## Start Source records

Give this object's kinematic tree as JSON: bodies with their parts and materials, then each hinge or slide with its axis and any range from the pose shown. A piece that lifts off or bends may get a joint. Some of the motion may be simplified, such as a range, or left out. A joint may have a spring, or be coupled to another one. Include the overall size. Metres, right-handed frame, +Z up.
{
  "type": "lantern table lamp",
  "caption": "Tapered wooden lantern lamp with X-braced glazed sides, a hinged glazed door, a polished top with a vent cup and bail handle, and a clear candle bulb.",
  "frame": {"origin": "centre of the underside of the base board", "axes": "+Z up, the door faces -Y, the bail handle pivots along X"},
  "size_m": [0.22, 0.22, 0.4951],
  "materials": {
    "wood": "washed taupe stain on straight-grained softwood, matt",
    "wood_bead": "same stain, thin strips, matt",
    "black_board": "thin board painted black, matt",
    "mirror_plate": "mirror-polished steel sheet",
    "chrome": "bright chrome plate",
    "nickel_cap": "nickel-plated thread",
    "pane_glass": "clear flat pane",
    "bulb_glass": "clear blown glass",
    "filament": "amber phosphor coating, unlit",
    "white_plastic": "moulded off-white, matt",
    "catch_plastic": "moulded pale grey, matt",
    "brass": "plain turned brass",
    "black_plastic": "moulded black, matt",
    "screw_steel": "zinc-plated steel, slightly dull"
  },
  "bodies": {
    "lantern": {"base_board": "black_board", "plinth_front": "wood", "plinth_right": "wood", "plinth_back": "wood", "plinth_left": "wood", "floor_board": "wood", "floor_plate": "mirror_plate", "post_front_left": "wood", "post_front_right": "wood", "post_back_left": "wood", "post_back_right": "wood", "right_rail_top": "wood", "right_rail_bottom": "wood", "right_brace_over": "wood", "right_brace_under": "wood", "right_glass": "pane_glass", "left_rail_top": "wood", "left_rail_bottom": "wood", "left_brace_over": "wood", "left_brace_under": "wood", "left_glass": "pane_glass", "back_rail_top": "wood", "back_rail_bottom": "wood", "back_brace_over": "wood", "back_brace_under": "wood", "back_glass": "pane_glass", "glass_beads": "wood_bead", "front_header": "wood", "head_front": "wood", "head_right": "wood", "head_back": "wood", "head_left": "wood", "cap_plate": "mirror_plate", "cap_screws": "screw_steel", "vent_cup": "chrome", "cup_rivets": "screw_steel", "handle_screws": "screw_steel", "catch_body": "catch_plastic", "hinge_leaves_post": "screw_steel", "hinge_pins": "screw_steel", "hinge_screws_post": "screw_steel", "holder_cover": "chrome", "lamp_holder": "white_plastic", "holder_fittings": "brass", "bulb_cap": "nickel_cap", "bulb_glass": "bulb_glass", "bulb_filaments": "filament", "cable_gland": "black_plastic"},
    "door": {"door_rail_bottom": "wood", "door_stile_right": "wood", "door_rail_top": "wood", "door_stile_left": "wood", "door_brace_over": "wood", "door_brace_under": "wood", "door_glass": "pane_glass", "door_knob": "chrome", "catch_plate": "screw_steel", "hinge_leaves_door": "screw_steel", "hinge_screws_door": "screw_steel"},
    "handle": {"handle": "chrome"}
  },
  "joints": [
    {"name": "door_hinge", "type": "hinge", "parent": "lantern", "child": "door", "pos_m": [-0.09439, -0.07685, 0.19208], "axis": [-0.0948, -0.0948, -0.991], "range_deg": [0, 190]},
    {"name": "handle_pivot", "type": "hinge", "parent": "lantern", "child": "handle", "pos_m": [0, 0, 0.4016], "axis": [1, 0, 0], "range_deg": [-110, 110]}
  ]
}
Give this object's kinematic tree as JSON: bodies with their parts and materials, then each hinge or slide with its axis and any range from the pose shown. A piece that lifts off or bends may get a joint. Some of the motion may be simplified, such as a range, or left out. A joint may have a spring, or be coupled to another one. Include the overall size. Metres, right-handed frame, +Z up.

## End Source records

**Requirement**
Extract the full set of entries word for word.

**Answer for this exercise**
Give this object's kinematic tree as JSON: bodies with their parts and materials, then each hinge or slide with its axis and any range from the pose shown. A piece that lifts off or bends may get a joint. Some of the motion may be simplified, such as a range, or left out. A joint may have a spring, or be coupled to another one. Include the overall size. Metres, right-handed frame, +Z up.
{
  "type": "lantern table lamp",
  "caption": "Tapered wooden lantern lamp with X-braced glazed sides, a hinged glazed door, a polished top with a vent cup and bail handle, and a clear candle bulb.",
  "frame": {"origin": "centre of the underside of the base board", "axes": "+Z up, the door faces -Y, the bail handle pivots along X"},
  "size_m": [0.22, 0.22, 0.4951],
  "materials": {
    "wood": "washed taupe stain on straight-grained softwood, matt",
    "wood_bead": "same stain, thin strips, matt",
    "black_board": "thin board painted black, matt",
    "mirror_plate": "mirror-polished steel sheet",
    "chrome": "bright chrome plate",
    "nickel_cap": "nickel-plated thread",
    "pane_glass": "clear flat pane",
    "bulb_glass": "clear blown glass",
    "filament": "amber phosphor coating, unlit",
    "white_plastic": "moulded off-white, matt",
    "catch_plastic": "moulded pale grey, matt",
    "brass": "plain turned brass",
    "black_plastic": "moulded black, matt",
    "screw_steel": "zinc-plated steel, slightly dull"
  },
  "bodies": {
    "lantern": {"base_board": "black_board", "plinth_front": "wood", "plinth_right": "wood", "plinth_back": "wood", "plinth_left": "wood", "floor_board": "wood", "floor_plate": "mirror_plate", "post_front_left": "wood", "post_front_right": "wood", "post_back_left": "wood", "post_back_right": "wood", "right_rail_top": "wood", "right_rail_bottom": "wood", "right_brace_over": "wood", "right_brace_under": "wood", "right_glass": "pane_glass", "left_rail_top": "wood", "left_rail_bottom": "wood", "left_brace_over": "wood", "left_brace_under": "wood", "left_glass": "pane_glass", "back_rail_top": "wood", "back_rail_bottom": "wood", "back_brace_over": "wood", "back_brace_under": "wood", "back_glass": "pane_glass", "glass_beads": "wood_bead", "front_header": "wood", "head_front": "wood", "head_right": "wood", "head_back": "wood", "head_left": "wood", "cap_plate": "mirror_plate", "cap_screws": "screw_steel", "vent_cup": "chrome", "cup_rivets": "screw_steel", "handle_screws": "screw_steel", "catch_body": "catch_plastic", "hinge_leaves_post": "screw_steel", "hinge_pins": "screw_steel", "hinge_screws_post": "screw_steel", "holder_cover": "chrome", "lamp_holder": "white_plastic", "holder_fittings": "brass", "bulb_cap": "nickel_cap", "bulb_glass": "bulb_glass", "bulb_filaments": "filament", "cable_gland": "black_plastic"},
    "door": {"door_rail_bottom": "wood", "door_stile_right": "wood", "door_rail_top": "wood", "door_stile_left": "wood", "door_brace_over": "wood", "door_brace_under": "wood", "door_glass": "pane_glass", "door_knob": "chrome", "catch_plate": "screw_steel", "hinge_leaves_door": "screw_steel", "hinge_screws_door": "screw_steel"},
    "handle": {"handle": "chrome"}
  },
  "joints": [
    {"name": "door_hinge", "type": "hinge", "parent": "lantern", "child": "door", "pos_m": [-0.09439, -0.07685, 0.19208], "axis": [-0.0948, -0.0948, -0.991], "range_deg": [0, 190]},
    {"name": "handle_pivot", "type": "hinge", "parent": "lantern", "child": "handle", "pos_m": [0, 0, 0.4016], "axis": [1, 0, 0], "range_deg": [-110, 110]}
  ]
}
Give this object's kinematic tree as JSON: bodies with their parts and materials, then each hinge or slide with its axis and any range from the pose shown. A piece that lifts off or bends may get a joint. Some of the motion may be simplified, such as a range, or left out. A joint may have a spring, or be coupled to another one. Include the overall size. Metres, right-handed frame, +Z up.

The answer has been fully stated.